In a statement announcing the new guidance, CISA Director Jen Easterly said roughly two-thirds of software vulnerabilities “are due to a lack of ‘memory safe’ coding.”


“Removing this routinely exploited security vulnerability can pay enormous dividends for our nation’s cybersecurity but will require concerted community effort and sustained investment at the executive level,” the statement says.


Memory safe vulnerabilities can allow hackers to install malware by gaining unauthorized access to computer memory. Threat actors have continued using memory corruption – a bug practically as old as computer memory itself – “to routinely compromise applications and systems,” according to the guidance.

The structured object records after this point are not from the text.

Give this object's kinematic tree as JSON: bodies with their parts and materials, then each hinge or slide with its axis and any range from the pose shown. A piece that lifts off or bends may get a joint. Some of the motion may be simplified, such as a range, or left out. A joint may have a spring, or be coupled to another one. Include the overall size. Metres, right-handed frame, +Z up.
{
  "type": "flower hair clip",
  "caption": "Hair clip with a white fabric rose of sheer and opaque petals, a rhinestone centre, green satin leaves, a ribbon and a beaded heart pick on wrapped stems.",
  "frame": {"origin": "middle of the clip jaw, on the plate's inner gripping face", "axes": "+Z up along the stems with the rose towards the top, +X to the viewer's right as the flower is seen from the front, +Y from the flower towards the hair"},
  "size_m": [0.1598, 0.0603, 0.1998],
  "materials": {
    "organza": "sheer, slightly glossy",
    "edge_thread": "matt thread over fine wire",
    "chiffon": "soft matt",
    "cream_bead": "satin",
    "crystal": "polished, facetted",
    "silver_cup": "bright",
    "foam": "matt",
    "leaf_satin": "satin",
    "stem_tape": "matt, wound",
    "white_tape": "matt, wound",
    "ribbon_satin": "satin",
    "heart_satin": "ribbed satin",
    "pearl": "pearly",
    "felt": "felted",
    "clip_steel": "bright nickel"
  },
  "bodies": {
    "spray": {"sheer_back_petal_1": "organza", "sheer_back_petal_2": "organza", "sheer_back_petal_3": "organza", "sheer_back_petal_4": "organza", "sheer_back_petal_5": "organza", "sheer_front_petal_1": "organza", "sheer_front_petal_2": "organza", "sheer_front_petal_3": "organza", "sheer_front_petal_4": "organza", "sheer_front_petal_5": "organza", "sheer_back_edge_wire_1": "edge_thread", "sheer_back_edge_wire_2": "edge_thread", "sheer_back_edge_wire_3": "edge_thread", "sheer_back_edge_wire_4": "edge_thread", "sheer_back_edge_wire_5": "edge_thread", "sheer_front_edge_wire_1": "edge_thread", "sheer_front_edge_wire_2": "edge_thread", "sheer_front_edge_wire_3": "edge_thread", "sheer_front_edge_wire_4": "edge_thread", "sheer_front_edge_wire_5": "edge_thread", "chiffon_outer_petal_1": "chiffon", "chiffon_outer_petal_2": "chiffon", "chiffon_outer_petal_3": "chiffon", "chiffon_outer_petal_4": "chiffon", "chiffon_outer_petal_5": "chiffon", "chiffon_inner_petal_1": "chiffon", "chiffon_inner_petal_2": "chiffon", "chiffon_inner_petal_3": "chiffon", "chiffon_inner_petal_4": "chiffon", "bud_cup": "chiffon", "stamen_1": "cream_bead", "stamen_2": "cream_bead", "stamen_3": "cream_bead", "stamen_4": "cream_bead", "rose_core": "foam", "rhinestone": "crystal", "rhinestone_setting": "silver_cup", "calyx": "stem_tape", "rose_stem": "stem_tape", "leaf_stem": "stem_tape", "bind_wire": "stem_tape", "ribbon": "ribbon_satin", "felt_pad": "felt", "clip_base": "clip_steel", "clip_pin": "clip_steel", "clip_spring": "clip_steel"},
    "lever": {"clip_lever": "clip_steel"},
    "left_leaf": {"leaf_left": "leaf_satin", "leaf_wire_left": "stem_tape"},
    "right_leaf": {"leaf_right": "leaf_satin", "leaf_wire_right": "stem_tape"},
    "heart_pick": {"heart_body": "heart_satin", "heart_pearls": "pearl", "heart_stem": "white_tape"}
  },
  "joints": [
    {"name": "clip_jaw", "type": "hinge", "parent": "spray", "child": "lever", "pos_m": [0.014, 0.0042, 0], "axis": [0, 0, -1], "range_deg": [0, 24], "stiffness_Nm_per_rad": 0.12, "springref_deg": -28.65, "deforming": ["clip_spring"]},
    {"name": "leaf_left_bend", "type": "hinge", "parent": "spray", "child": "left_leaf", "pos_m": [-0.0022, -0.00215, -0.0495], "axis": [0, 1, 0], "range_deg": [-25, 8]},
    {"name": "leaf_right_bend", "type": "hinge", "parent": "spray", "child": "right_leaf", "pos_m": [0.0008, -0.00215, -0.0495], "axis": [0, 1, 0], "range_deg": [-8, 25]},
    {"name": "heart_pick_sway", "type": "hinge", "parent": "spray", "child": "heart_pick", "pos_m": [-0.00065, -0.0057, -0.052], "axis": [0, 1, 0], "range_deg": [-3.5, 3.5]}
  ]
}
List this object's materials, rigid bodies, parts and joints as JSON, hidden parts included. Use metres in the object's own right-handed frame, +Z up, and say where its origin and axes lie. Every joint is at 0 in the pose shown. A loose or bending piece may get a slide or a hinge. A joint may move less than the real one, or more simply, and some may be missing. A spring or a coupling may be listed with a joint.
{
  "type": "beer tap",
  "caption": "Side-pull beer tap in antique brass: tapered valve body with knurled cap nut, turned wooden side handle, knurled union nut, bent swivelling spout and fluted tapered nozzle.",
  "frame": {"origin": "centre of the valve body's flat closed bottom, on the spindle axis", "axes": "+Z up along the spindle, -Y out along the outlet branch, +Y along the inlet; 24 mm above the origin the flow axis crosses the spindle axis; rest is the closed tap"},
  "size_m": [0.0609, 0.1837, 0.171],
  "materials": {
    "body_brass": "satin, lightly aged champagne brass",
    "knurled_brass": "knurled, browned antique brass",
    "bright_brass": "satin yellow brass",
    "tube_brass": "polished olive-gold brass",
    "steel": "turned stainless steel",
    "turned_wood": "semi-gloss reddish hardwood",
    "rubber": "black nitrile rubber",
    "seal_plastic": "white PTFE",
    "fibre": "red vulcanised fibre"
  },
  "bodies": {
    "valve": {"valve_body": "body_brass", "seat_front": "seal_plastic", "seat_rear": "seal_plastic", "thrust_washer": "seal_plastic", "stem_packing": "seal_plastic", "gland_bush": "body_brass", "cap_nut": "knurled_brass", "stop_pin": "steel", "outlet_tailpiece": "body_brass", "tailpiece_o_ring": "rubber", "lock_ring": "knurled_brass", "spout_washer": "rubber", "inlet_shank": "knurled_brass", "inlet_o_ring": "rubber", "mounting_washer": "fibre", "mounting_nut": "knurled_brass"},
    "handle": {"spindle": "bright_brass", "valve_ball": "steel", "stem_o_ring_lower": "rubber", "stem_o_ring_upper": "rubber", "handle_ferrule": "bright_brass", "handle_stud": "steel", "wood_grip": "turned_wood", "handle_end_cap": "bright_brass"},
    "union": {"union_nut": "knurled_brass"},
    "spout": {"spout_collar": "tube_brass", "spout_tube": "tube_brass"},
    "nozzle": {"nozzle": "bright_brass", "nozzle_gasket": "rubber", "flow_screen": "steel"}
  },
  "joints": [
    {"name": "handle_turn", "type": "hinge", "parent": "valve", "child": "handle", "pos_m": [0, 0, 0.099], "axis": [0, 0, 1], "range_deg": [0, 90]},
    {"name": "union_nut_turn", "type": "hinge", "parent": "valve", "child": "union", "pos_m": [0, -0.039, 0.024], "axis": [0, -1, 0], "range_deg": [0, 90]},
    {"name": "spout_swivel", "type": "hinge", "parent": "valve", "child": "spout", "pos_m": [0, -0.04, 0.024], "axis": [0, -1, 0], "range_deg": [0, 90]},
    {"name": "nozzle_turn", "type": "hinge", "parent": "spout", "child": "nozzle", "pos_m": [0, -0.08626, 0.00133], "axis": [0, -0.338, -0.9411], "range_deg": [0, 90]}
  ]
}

The guidance includes recommendations such as using sandboxing techniques to isolate various parts of a system and limit the scope of potential vulnerabilities and using hardware to support memory protections and hardening memory allocators to make it more difficult for threat actors to create reliable exploits.


CISA said memory safe road maps will help software manufacturers create more reliable code while reducing interruptions for developers, emergencies requiring supporting staff, and breaches that affect customers. To successfully transition to memory safe languages, the agency recommended starting with new and smaller projects so teams can experiment with new tools and systems rather than rewrite existing code, which can be a challenging process.

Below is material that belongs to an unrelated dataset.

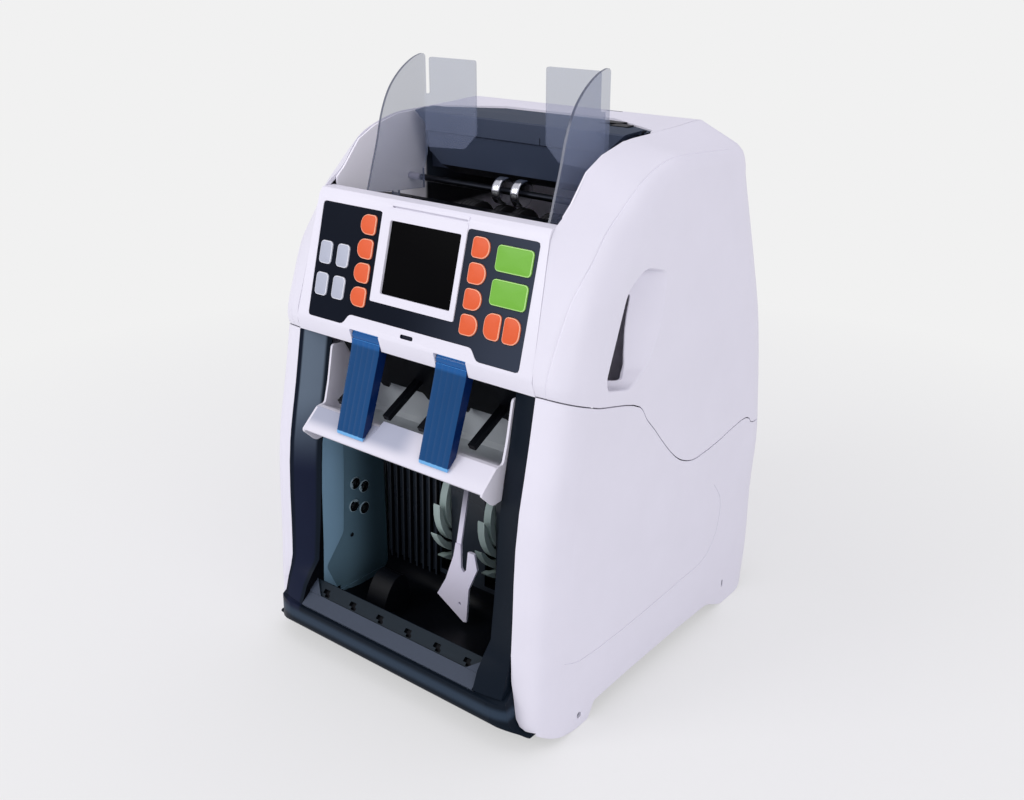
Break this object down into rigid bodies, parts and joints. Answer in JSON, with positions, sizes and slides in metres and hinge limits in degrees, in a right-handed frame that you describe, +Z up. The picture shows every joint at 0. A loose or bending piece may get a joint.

The guidance also recommends that manufacturers replace memory unsafe components, prioritize security-critical code and plan time for integration, testing and learning.


Memory safe road maps should always contain defined phases that outline clear deadlines and outcomes, internal developer training and integration plans, an external dependency plan for libraries written in C and C++, a transparency plan and a support program plan for common vulnerabilities and exposures, according to the guidance.